According to CNN, the latest numbers show that there are 943,865 COVID-19 cases and 54,480 deaths in America. If testing were free, accessible, and reliable to everyone, what would the true numbers of COVID-19 be? Citizens are fighting a pandemic with inadequate information, supplies, and resources. We can’t wait; communities must work together to support citizens during this unprecedented crisis.
First step is participating in a discussion on the local impacts of COVID-19. Today from 4-6pm is the “Richmond Survives Covid-19: Strengthening Our Survival Strategies Together” zoom town hall. Participants include Ada Marisol Recinos (immigrant activist), Tamisha Walker (Safe Return Project), Michelle Chan (Richmond Progressive Alliance), Melvin Willis (CC & Alliance for Californians for Community Empowerment), Dawn Haney (#nobodyisdisposable Coalition), and myself.
My focus begins on listening, identifying, and implementing the needs of residents through Richmond’s government structures and political processes. Basics such as shelter, food, healthcare, and education have to be addressed. From the CDC: “There were 3 different waves of illness during the pandemic, starting in March 1918 and subsiding by summer of 1919. The pandemic peaked in the U.S. during the second wave, in the fall of 1918. This highly fatal second wave was responsible for most of the U.S. deaths attributed to the pandemic.” We’re currently experiencing the first COVID-19 wave along with a rapid decline of an unequal economy. According to a Forbes, Tedros Adhanom Ghebreyesus (World Health Organization’s Director-General) stated in a briefing: “the worst is yet ahead of us.” What is the plan for the pandemic aftershocks? There’s no clear COVID-19 end and each possible wave exposes deficiencies within social safety nets.

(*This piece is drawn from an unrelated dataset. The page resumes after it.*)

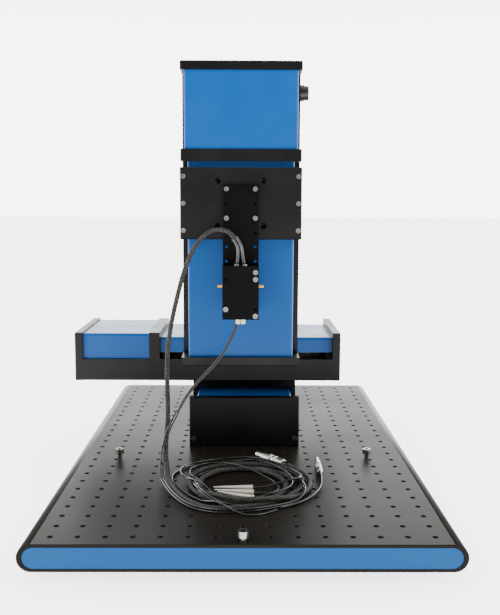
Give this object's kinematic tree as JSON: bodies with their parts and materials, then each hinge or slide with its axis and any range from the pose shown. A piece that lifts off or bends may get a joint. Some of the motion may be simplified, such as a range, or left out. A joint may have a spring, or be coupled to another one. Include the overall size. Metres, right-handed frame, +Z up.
{
  "type": "electrochemical workstation",
  "caption": "Benchtop positioning workstation: drilled base plate, crossed screw-driven linear stages with blue motor covers, and an upright stage with a probe head and its coiled cable.",
  "frame": {"origin": "Middle of the bottom of the object without its cables, on the surface that the feet stand on.", "axes": "+X to the right as seen from the front, where the probe head is, +Y to the back, along the base plate, +Z up."},
  "size_m": [0.4198, 0.64, 0.495],
  "materials": {
    "black_anodised": "satin black anodised aluminium",
    "blue_paint": "satin blue paint on folded sheet",
    "blue_strip": "satin blue painted strip",
    "steel": "ground steel",
    "screws": "bright stainless steel",
    "motor_black": "black painted steel",
    "connector_black": "moulded black plastic",
    "nickel": "nickel plated",
    "brass": "turned brass",
    "feet_rubber": "moulded black rubber",
    "relief_grey": "grey rubber",
    "braid": "black and grey braided sleeve",
    "lead_black": "black cable insulation",
    "clip_cream": "cream moulded sleeves"
  },
  "bodies": {
    "base": {"base_plate": "black_anodised", "front_strip": "blue_strip", "feet": "feet_rubber", "base_screws": "screws", "y_bed": "black_anodised", "y_end_plates": "black_anodised", "y_bulkhead": "black_anodised", "y_motor_cover": "blue_paint", "y_travel_cover": "blue_paint", "y_guide_rails": "steel", "y_motor": "motor_black", "y_connector": "connector_black", "sleeve_lower": "braid", "lead_lower": "lead_black", "plug_lead": "lead_black", "cable_coil": "braid", "large_plug": "nickel", "small_plug": "nickel", "lead_clips": "clip_cream"},
    "y_carriage": {"y_carriage_plate": "black_anodised", "y_carriage_arms": "black_anodised", "y_slide_saddle": "black_anodised", "x_bed": "black_anodised", "x_end_plates": "black_anodised", "x_bulkhead": "black_anodised", "x_motor_cover": "blue_paint", "x_travel_cover": "blue_paint", "x_guide_rails": "steel", "x_motor": "motor_black", "x_connector": "connector_black", "y_carriage_screws": "screws"},
    "x_carriage": {"x_carriage_plate": "black_anodised", "x_carriage_arms": "black_anodised", "x_slide_saddle": "black_anodised", "z_bed": "black_anodised", "z_end_plates": "black_anodised", "z_bulkhead": "black_anodised", "z_motor_cover": "blue_paint", "z_travel_cover": "blue_paint", "z_guide_rails": "steel", "z_motor": "motor_black", "z_connector": "connector_black", "x_carriage_screws": "screws", "angle_bracket": "black_anodised", "sleeve_middle": "braid", "lead_middle": "lead_black"},
    "z_carriage": {"z_carriage_plate": "black_anodised", "z_carriage_arms": "black_anodised", "z_slide_saddle": "black_anodised", "z_carriage_screws": "screws", "probe_bar": "black_anodised", "head_box": "black_anodised", "head_jacks": "brass", "head_collars": "nickel", "cable_reliefs": "relief_grey", "sleeve_upper": "braid", "lead_upper": "lead_black"},
    "y_screw": {"y_lead_screw": "steel"},
    "x_screw": {"x_lead_screw": "steel"},
    "z_screw": {"z_lead_screw": "steel"}
  },
  "joints": [
    {"name": "y_slide", "type": "slide", "parent": "base", "child": "y_carriage", "axis": [0, 1, 0], "range_m": [-0.055, 0.055], "deforming": ["sleeve_lower", "lead_lower"]},
    {"name": "x_slide", "type": "slide", "parent": "y_carriage", "child": "x_carriage", "axis": [1, 0, 0], "range_m": [-0.055, 0.055], "deforming": ["sleeve_middle", "lead_middle"]},
    {"name": "z_slide", "type": "slide", "parent": "x_carriage", "child": "z_carriage", "axis": [0, 0, 1], "range_m": [-0.105, 0.005], "deforming": ["sleeve_upper", "lead_upper"]},
    {"name": "y_screw_turn", "type": "hinge", "parent": "base", "child": "y_screw", "pos_m": [0.00893, -0.026, 0.07], "axis": [0, 1, 0], "range_deg": [-3961, 3961]},
    {"name": "x_screw_turn", "type": "hinge", "parent": "y_carriage", "child": "x_screw", "pos_m": [0.13307, 0.093, 0.1425], "axis": [1, 0, 0], "range_deg": [-3961, 3961]},
    {"name": "z_screw_turn", "type": "hinge", "parent": "x_carriage", "child": "z_screw", "pos_m": [0.00438, -0.0555, 0.152], "axis": [0, 0, 1], "range_deg": [-361, 7561]}
  ],
  "couplings": [
    {"joint": "y_screw_turn", "follows": "y_slide", "rad_per_m": -1256.6},
    {"joint": "x_screw_turn", "follows": "x_slide", "rad_per_m": -1256.6},
    {"joint": "z_screw_turn", "follows": "z_slide", "rad_per_m": -1256.6}
  ]
}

In addition, there needs to be clear, concise, consistent, and focused initiatives supported by diverse coalitions. What topics can be broadly supported? Can there be consensus on the importance of shelter, food, healthcare, and education? For example, the city of Richmond is proposing a sewer rate increase during a pandemic and climbing unemployment rates. This is an additional financial burden on Richmond residents. Also, public comments on city matters have become virtual (due to COVID-19) and neglect consistent implementation of proper democratic procedures. Local government must shift and adjust priorities while building transparent trust.
Finally, what’s the final strategic plan for the future? How do we reimagine, rebuild, and strengthen programs that support core values that work for the community during/after this pandemic and economic downturn? COVID-19 exposes the weaknesses of our social structures. “Normal” is an inadequate option for providing stability and security for shelter, food, healthcare, and education.
Betty Reid Soskin: “What gets remembered is determined by who is in the room doing the remembering.” Strengthening survival strategies begins with one of many discussions. As we say in Richmond: “We Can Do It!”